Pseudo-keypoint RKHS Learning for Self-supervised 6DoF Pose Estimation
Yangzheng Wu, Michael Greenspan
TL;DR
RKHSPose tackles the sim2real gap in 6DoF pose estimation by combining a self-supervised, keypoint-voting framework with a learnable RKHS Adapter. A main regressor produces radial keypoint votes, while the Adapter maps synthetic and real feature spaces into a shared RKHS and minimizes the domain distance via a trainable kernel, guided by pseudo-keypoints from real images. The approach delivers state-of-the-art results among self-supervised methods on LM, LMO, and YCB-Video, and remains competitive with fully supervised methods across six BOP core datasets, using only unlabeled real data.
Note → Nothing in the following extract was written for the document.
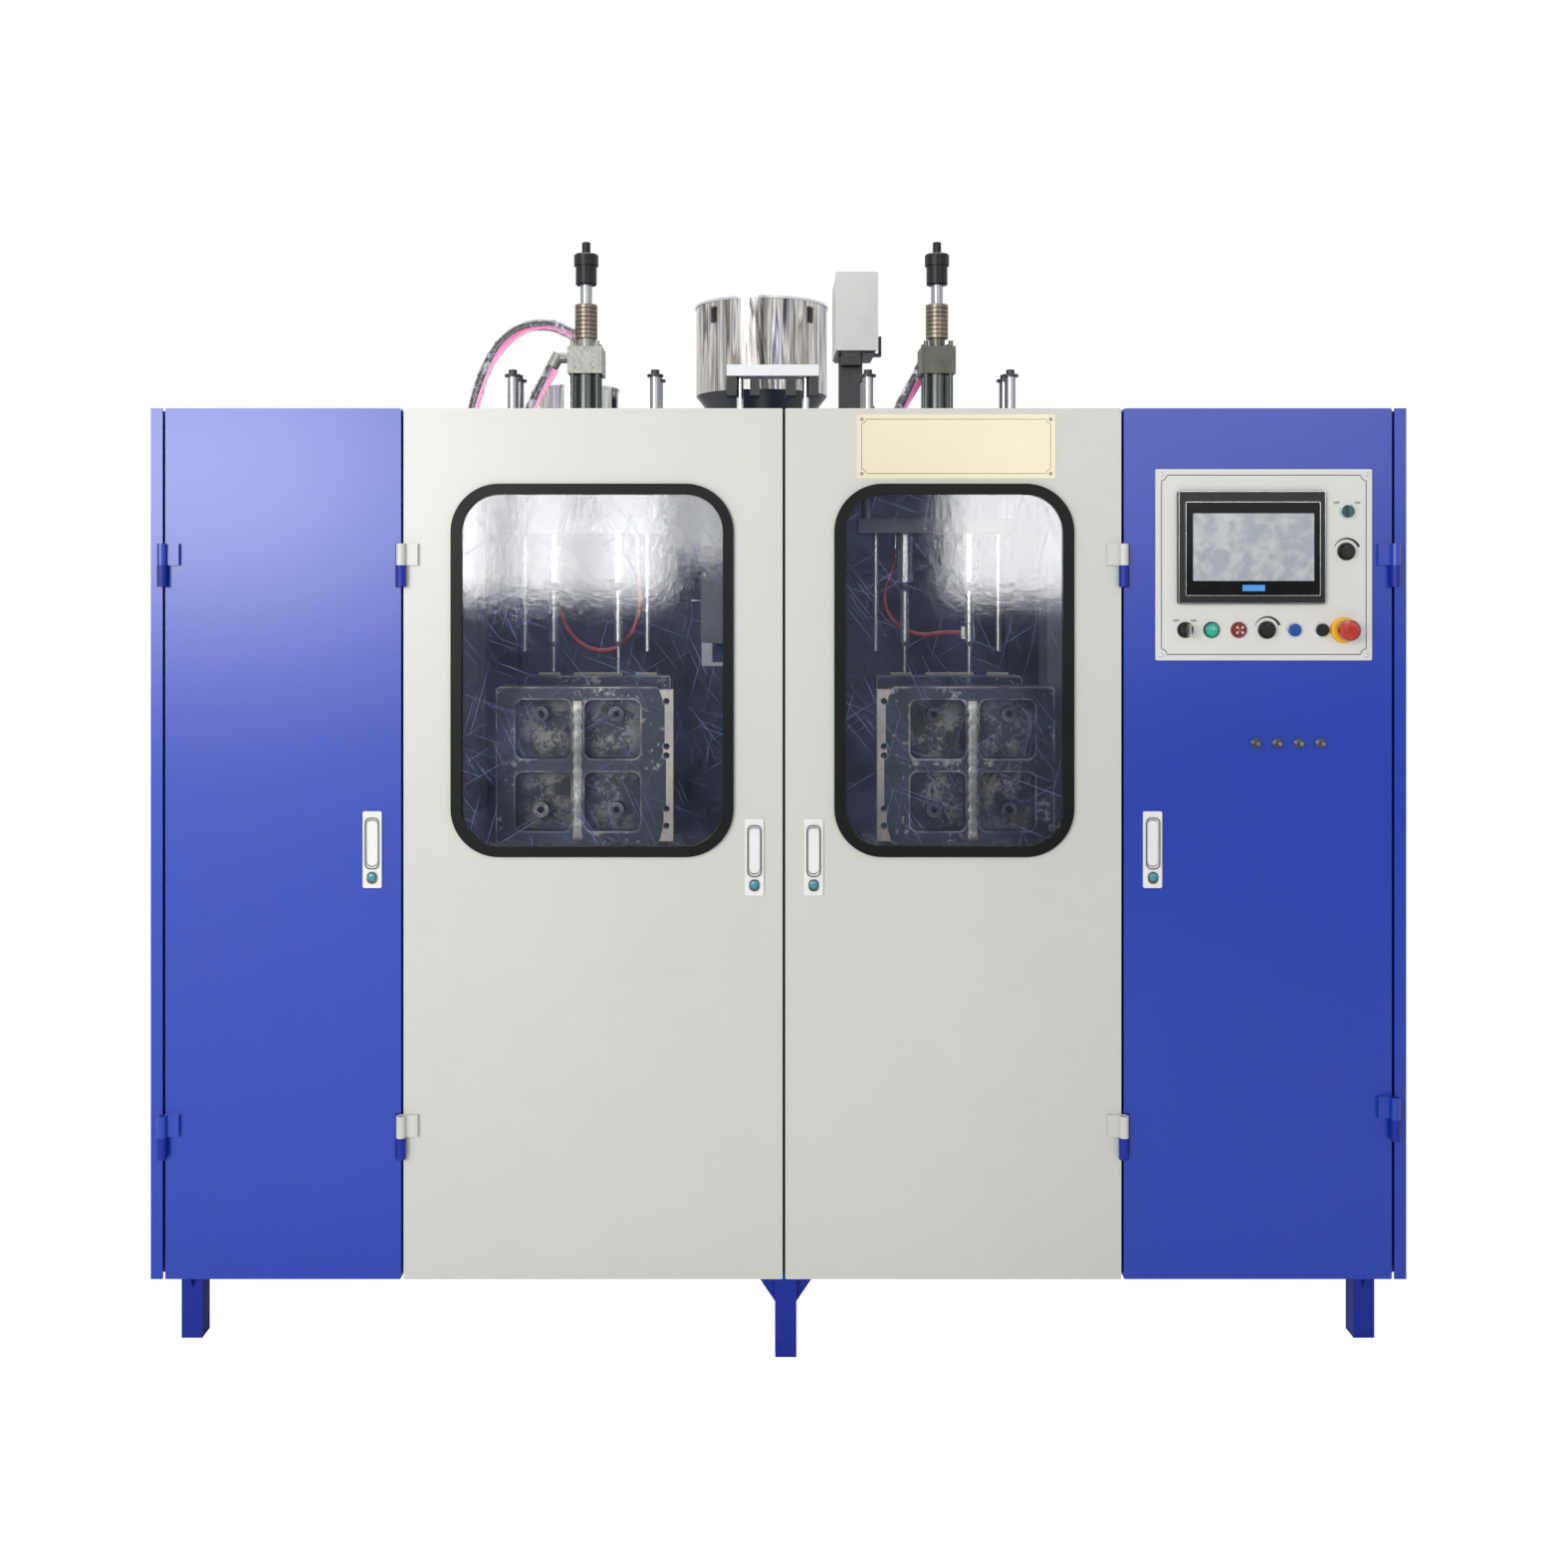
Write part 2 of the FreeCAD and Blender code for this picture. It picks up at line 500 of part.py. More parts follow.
def side_panel(name, sign):
    """A folded sheet: the cabinet's side with a lip returned along the front and the back."""
    outer = "cabinet_width / 2"
    far = "cabinet_depth"
    return padded(name + "_sheet", "XY_Plane", (
        (f"{sign} * ({outer})", "0"), (f"{sign} * ({outer} - post_flange)", "0"),
        (f"{sign} * ({outer} - post_flange)", "panel_sheet"),
        (f"{sign} * ({outer} - panel_sheet)", "panel_sheet"),
        (f"{sign} * ({outer} - panel_sheet)", f"{far} - panel_sheet"),
        (f"{sign} * ({outer} - post_flange)", f"{far} - panel_sheet"),
        (f"{sign} * ({outer} - post_flange)", far), (f"{sign} * ({outer})", far)),
        "0", "door_front_y", "door_bottom", "door_tall")


def louvres(name, x, wide, low, count, pitch):
    """Slots for cooling air, cut through a sheet that faces the back or the side."""
    return [box(f"{name}_{number}", x, "back_y - panel_sheet - 1", f"{low} + {number * pitch}",
                wide, "panel_sheet + 2", "12") for number in range(count)]


for side, sign in (("left", -1), ("right", 1)):
    node(f"{side}_side_panel", side_panel(side, sign))

back_low, back_tall = "door_bottom + 2", "door_tall - 4"
rear_sheets = []
for side, low_x, wide in (
        ("left", f"-({INNER_X}) + post_flange", f"left_split + {INNER_X} - post_flange - 2"),
        ("right", "right_split + 2", f"{INNER_X} - right_split - post_flange - 2")):
    sheet_box = box(f"{side}_rear_sheet", low_x, "back_y - panel_sheet", back_low, wide,
                    "panel_sheet", back_tall)
    slots = louvres(f"{side}_slot", f"{low_x} + 60", f"{wide} - 120", "door_bottom + 200", 6, 40)
    rear_sheets.append(cut(f"{side}_rear_cover", sheet_box, *slots))
rear_sheets.append(box("middle_rear_sheet", "left_split + 2", "back_y - panel_sheet",
                       "door_bottom + tube + 2", "right_split - left_split - 4", "panel_sheet",
                       f"{BED_LOW} - door_bottom - tube - 2"))
upper_sheet = box("upper_rear_sheet", "left_split + 2", "back_y - panel_sheet", BED_LOW,
                  "right_split - left_split - 4", "panel_sheet", f"top_z - 2 - ({BED_LOW})")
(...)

With a runtime around 34 fps and a targeted reduction in real-label requirements, this method offers practical, scalable improvements for 6DoF PE in real-world robotics and vision systems.
Abstract
We address the simulation-to-real domain gap in six degree-of-freedom pose estimation (6DoF PE), and propose a novel self-supervised keypoint voting-based 6DoF PE framework, effectively narrowing this gap using a learnable kernel in RKHS. We formulate this domain gap as a distance in high-dimensional feature space, distinct from previous iterative matching methods. We propose an adapter network, which is pre-trained on purely synthetic data with synthetic ground truth poses, and which evolves the network parameters from this source synthetic domain to the target real domain. Importantly, the real data training only uses pseudo-poses estimated by pseudo-keypoints, and thereby requires no real ground truth data annotations. Our proposed method is called RKHSPose, and achieves state-of-the-art performance among self-supervised methods on three commonly used 6DoF PE datasets including LINEMOD (+4.2%), Occlusion LINEMOD (+2%), and YCB-Video (+3%). It also compares favorably to fully supervised methods on all six applicable BOP core datasets, achieving within -11.3% to +0.2% of the top fully supervised results.